Felicity Long
Felicity Long

InsightThe Olympic Games haven’t always been kind to host cities, leaving some in the red and saddled with hugely expensive sports arenas, such as those in Athens and Beijing, that sit empty once the frenzy of the Games are over.
On the other hand, anyone who has traveled to Barcelona before and after the Games can’t help but notice the dramatic improvements that have translated into lasting tourism gold.

Handling the challenge was one game London was determined to win.

“We learned from other destinations,” said Jo Geneen of London & Partners, the official promotion organization for London. “We spoke to people in Sydney, Athens, Beijing and Vancouver, and we made sure we had done our homework.”

Not only did the city have experience hosting huge sporting events, including   Wimbledon and international soccer and rugby tournaments, but London already had a sophisticated infrastructure in place to handle transportation and accommodation challenges, she said.

It also didn’t hurt that other big events took place in London around the same time as the Olympics, including the Paralympic Games, Queen’s Diamond Jubilee and Prince William’s royal wedding in 2011.
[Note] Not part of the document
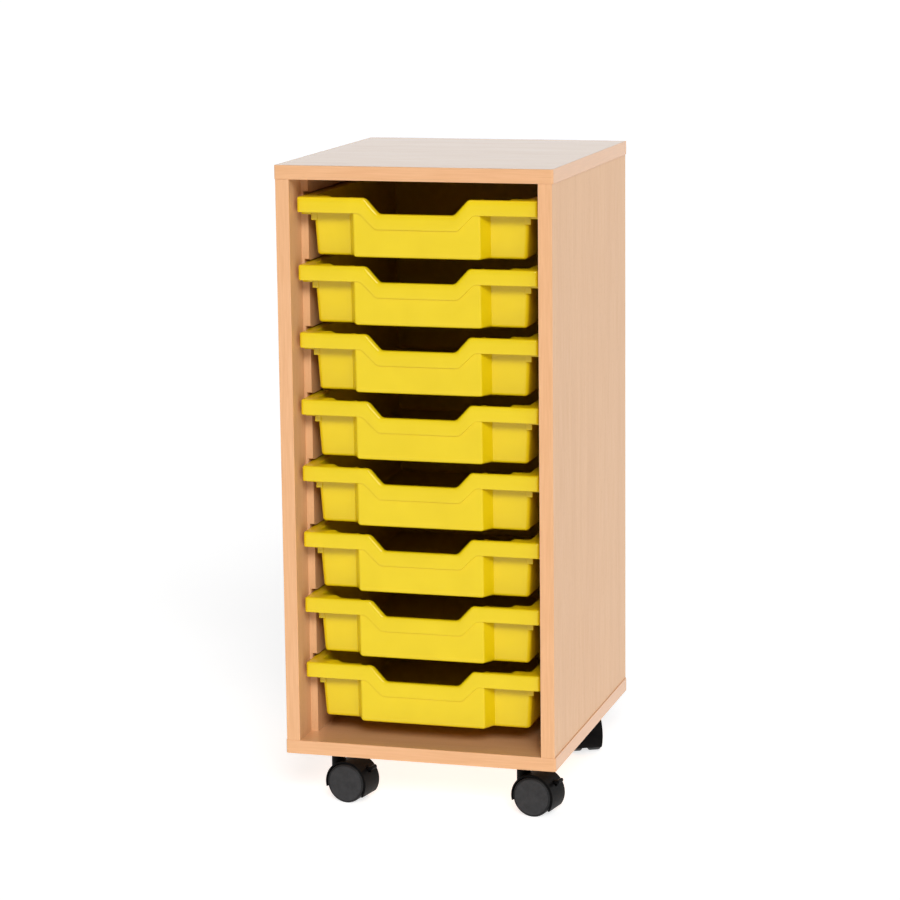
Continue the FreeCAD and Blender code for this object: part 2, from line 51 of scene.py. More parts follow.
# Tray moulding
tray_names = ["tray_%d" % (i + 1) for i in range(8)]
tray_low, tray_high = (np.array(corner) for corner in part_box(tray_names[0]))
tray_width, tray_length, tray_height = tray_high - tray_low
tray_wall = 2.2 * MM
skirt_thickness = 2.6 * MM
front_skirt_height = 19.5 * MM
side_skirt_height = 10.0 * MM
skirt_step_setback = 30.5 * MM
skirt_step_length = 2.4 * MM
rim_corner_radius = 4.0 * MM
rim_round = 2.5 * MM
slope_round_extra = 3.0 * MM
slope_drop_extra = 0.35
shelf_drop = 3.2 * MM
shelf_step = 0.6 * MM
shelf_end = 126.0 * MM
shelf_fade = 6.0 * MM
mouth_round = 0.8 * MM
skirt_edge_round = 0.8 * MM
skirt_inner_round = 0.4 * MM
side_flange_width = 14.5 * MM
back_flange_width = 12.0 * MM
wing_recess = 18.5 * MM
bulge_recess = 1.0 * MM
bulge_half_width = 91.5 * MM
bulge_side_slant = 9.5 * MM
side_draft = 4.5 * MM
front_draft = 2.5 * MM
body_corner_radius = 6.0 * MM
nose_corner_radius = 3.5 * MM
hollow_corner_radius = 1.2 * MM
least_radius = 0.4 * MM
base_round = 3.6 * MM
floor_round = 3.0 * MM
foot_width = 9.0 * MM
foot_step = 0.8 * MM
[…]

In all, some 219 million people watched the Olympics on television, and millions tuned into the wedding and the Jubilee, creating a public relations bonanza for London.

To capitalize on that momentum, London & Partners launched a $2 million consumer campaign called “London, Now See It for Yourself” and aimed at translating those viewers into visitors, Geneen said.

Although created for consumers, the campaign, which was supported by partner Radisson Blu Edwardian, can serve as a research tool for travel agents looking to put together London-centric vacations based around new attractions, Geenen said. 

One aspect of the campaign is a London guide on a microsite on visitlondon.com, presided over by an animated corgi, chosen because of the canine breed’s association with royals.

The site also offers a digital map that shows key attractions across the capital, including attractions that viewers likely saw during the Games, as well as sneak peeks into what’s new for next year.

Highlights include Up at the O2, which takes visitors on a guided walk over the great white fabric dome of the O2, one of the city’s liveliest event venues, for dizzying views of the city. Also new is the Emirates Air Line cable car that links the O2 and the Excel London conference center.

As for the Queen Elizabeth Olympic Park, it will reopen in phases starting in July, and Geenen predicts will be one of the top five destinations in London when it’s completed.